Comment by arp242
Even if some sort of security bug is discovered tomorrow, then we're talking about one issue every 15 years or so. Whoop die doo. That barely even registers in the noise.
That it "may" lead to a problem and that it's not "sound" is basically just meaningless.
How many spectre / meltdown related vulnerabilities were detected between 1990 and 2010? Zero. So those chip vendors must be paranoid they patch them - were talking about one issue per 20 years xD Similarly how many hashmap collision attacks existed prior to 2010? Zero, but once people learned they are not just a theoretical problem, suddenly plenty of vulnerabilities were found.

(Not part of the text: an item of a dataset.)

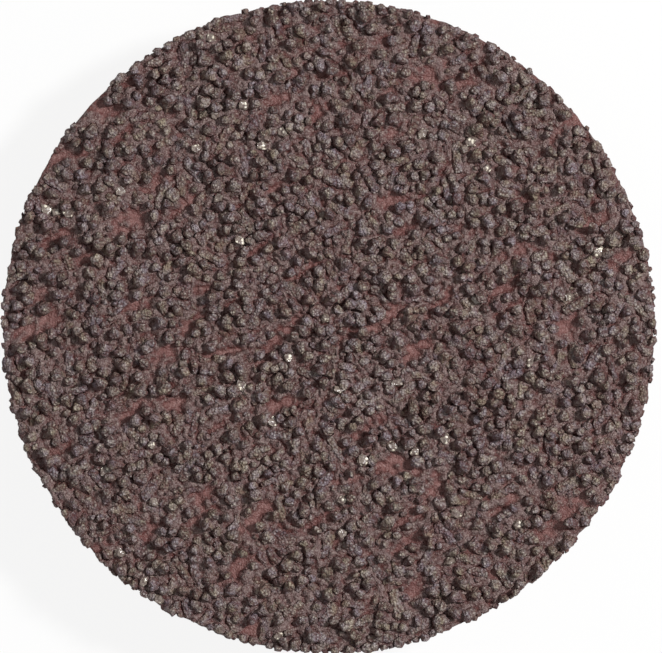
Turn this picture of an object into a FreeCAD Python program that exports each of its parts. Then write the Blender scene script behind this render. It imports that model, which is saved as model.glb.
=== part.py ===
"""A 2 inch, 24 grit quick-change abrasive carving disc, in millimetres.

Rod-shaped ceramic grains stand in two coats of resin on a cloth disc. A stiffener ply is laminated
to the back of the cloth, and a moulded nylon stud is glued to the middle of the stiffener. The stud
screws into the back-up pad of a small angle grinder, and the pad bears on the stiffener's back.

The origin is the centre of the back face. +Z points from the tool towards the work.
"""

import FreeCAD, Part
import math
import os
import random

Vec = FreeCAD.Vector

# The disc: layers from the back face up.
disc_diameter = 50.8
stiffener_thickness = 0.50
laminate_thickness = 0.06
cloth_thickness = 0.45
make_coat_thickness = 0.10
size_coat_thickness = 0.12

# The stud: a flange glued to the back, and a threaded post that ends in a plain nose.
flange_diameter = 19.0
flange_rim_thickness = 0.60
flange_hub_thickness = 1.15
flange_hub_diameter = 13.0
flange_rim_chamfer = 0.18
root_diameter = 8.4
root_cove = 0.30
thread_diameter = 11.0
thread_pitch = 2.2
thread_turns = 1.1
thread_root_width = 1.45
thread_crest_width = 0.75
thread_sink = 0.30
nose_diameter = 8.0
nose_length = 1.3
nose_chamfer = 0.45
core_hole_diameter = 3.0
core_hole_depth = 3.2
core_hole_chamfer = 0.25
glue_thickness = 0.12
glue_margin = 0.6
glue_pocket_depth = 0.05

# The grains: sizes as (smallest, largest).
rod_diameters = (0.50, 0.76)
chip_diameters = (0.30, 0.58)
crystal_diameters = (0.46, 0.66)
lying_lengths = (1.10, 2.40)
lying_lifts = (0.35, 0.75)
lying_tapers = (0.72, 1.0)
leaning_lengths = (0.95, 1.65)
leaning_angles = (34.0, 62.0)
standing_heights = (0.60, 1.05)
standing_angles = (64.0, 88.0)
chip_heights = (0.24, 0.60)
crystal_heights = (0.55, 0.90)
roughness = (0.86, 1.0)
end_slant = 0.24
rod_sides = 6
chip_sides = 5
lying_sides = 6
edge_overhang = 0.30
grain_gap = 0.012

# How many places are tried for each kind of grain, for each square centimetre of the disc.
crystals_per_cm2 = 2.6
lying_tries = 60
leaning_tries = 420
standing_tries = 2200
chip_tries = 5200

# Bare streaks, where the resin was wiped clear of grain as the cloth ran through the coater.
streaks_per_cm2 = 4.4
streak_lengths = (0.9, 2.9)
streak_widths = (0.50, 1.05)
streak_heading = 34.0
streak_heading_spread = 14.0

grid_pitch = 0.8
sector_count = 12
random_seed = 2417

# Heights that follow from the layers.
disc_radius = disc_diameter / 2
laminate_base = stiffener_thickness
cloth_base = laminate_base + laminate_thickness
make_coat_base = cloth_base + cloth_thickness
size_coat_base = make_coat_base + make_coat_thickness
grain_base = size_coat_base + size_coat_thickness
flange_top = glue_pocket_depth - glue_thickness
flange_rim_base = flange_top - flange_rim_thickness
flange_hub_base = flange_top - flange_hub_thickness
thread_height = thread_pitch * thread_turns + thread_root_width
thread_base = flange_hub_base - root_cove - thread_height
nose_base = thread_base - nose_length


def save(node, *solids):
    """One node's solids as one STEP file."""
    shape = solids[0] if len(solids) == 1 else Part.makeCompound(list(solids))
    shape.exportStep(f"parts/{node}.step")
    print(f"{node}: {len(solids)} solid(s), {sum(s.Volume for s in solids):.2f} mm3")


def layer(base, thickness):
    """One flat disc of the laminate."""
    return Part.makeCylinder(disc_radius, thickness, Vec(0, 0, base))


def turned(*outline):
    """The solid of revolution of an outline of (radius, height) points."""
    points = [Vec(radius, 0, height) for radius, height in outline]
    face = Part.Face(Part.makePolygon(points + points[:1]))
    return face.revolve(Vec(0, 0, 0), Vec(0, 0, 1), 360)


# ---- layers ---------------------------------------------------------------------------------------


def make_stiffener():
    """The back ply, with the shallow pocket that the hot glue presses into it."""
    pocket = Part.makeCylinder(flange_diameter / 2 + glue_margin, glue_pocket_depth)
    return layer(0, stiffener_thickness).cut(pocket)


def make_glue():
    """The glue under the flange: it fills the pocket and stands a little proud of it."""
    return Part.makeCylinder(
        flange_diameter / 2 + glue_margin, glue_thickness, Vec(0, 0, flange_top)
    )


# ---- stud -----------------------------------------------------------------------------------------


def make_thread():
    """The coarse right-hand thread as a swept ridge, sunk into the post so that the two fuse."""
    inner = root_diameter / 2 - thread_sink
    outer = thread_diameter / 2
    middle = thread_base + thread_root_width / 2
    half_root = thread_root_width / 2
    half_crest = thread_crest_width / 2
    helix = Part.makeHelix(thread_pitch, thread_pitch * thread_turns, root_diameter / 2)
    helix.translate(Vec(0, 0, middle))
    outline = [
        Vec(inner, 0, middle - half_root),
        Vec(outer, 0, middle - half_crest),
        Vec(outer, 0, middle + half_crest),
        Vec(inner, 0, middle + half_root),
    ]
    profile = Part.makePolygon(outline + outline[:1])
    ridge = Part.Wire(helix).makePipeShell([profile], True, True)
    return ridge if ridge.Volume > 0 else ridge.reversed()


def make_stud():
    """The nylon stud: flange, post, thread, chamfered nose and a core hole that keeps the walls even."""
    root = root_diameter / 2
    nose = nose_diameter / 2
    rim = flange_diameter / 2
    core = core_hole_diameter / 2
    body = turned(
        (0, flange_top),
        (rim, flange_top),
        (rim, flange_rim_base + flange_rim_chamfer),
        (rim - flange_rim_chamfer, flange_rim_base),
        (flange_hub_diameter / 2, flange_hub_base),
        (root + root_cove, flange_hub_base),
        (root, flange_hub_base - root_cove),
        (root, thread_base),
        (nose, thread_base - (root - nose)),
        (nose, nose_base + nose_chamfer),
        (nose - nose_chamfer, nose_base),
        (core + core_hole_chamfer, nose_base),
        (core, nose_base + core_hole_chamfer),
        (core, nose_base + core_hole_depth),
        (0, nose_base + core_hole_depth),
    )
    return body.fuse(make_thread()).removeSplitter()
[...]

Seriously, it doesn’t work like that. It’s not linear. During the first half of those 15 years almost no one heard about Go, and forget about using it in critical systems where vulnerabilities would matter. Even at Google it was (still is?) very niche compared to Java, Python and C++ and is used mostly for userspace clis and orchestration, not the core stuff. There is simply very little incentive to attack systems written Go, when there exist 100x more less secure networked systems written in C or C++.
Considering this memory unsafety thing in Go is fortunately very hard to exploit, there is no doubt why attackers don’t target this weakness and it has been so far only a technical curiosity. Also data races in Go are easy to make and can lead to vulnerabilities in a much more direct way, without corrupting the heap. I bet those are exploited first (and there exist CVEs caused by races in Go).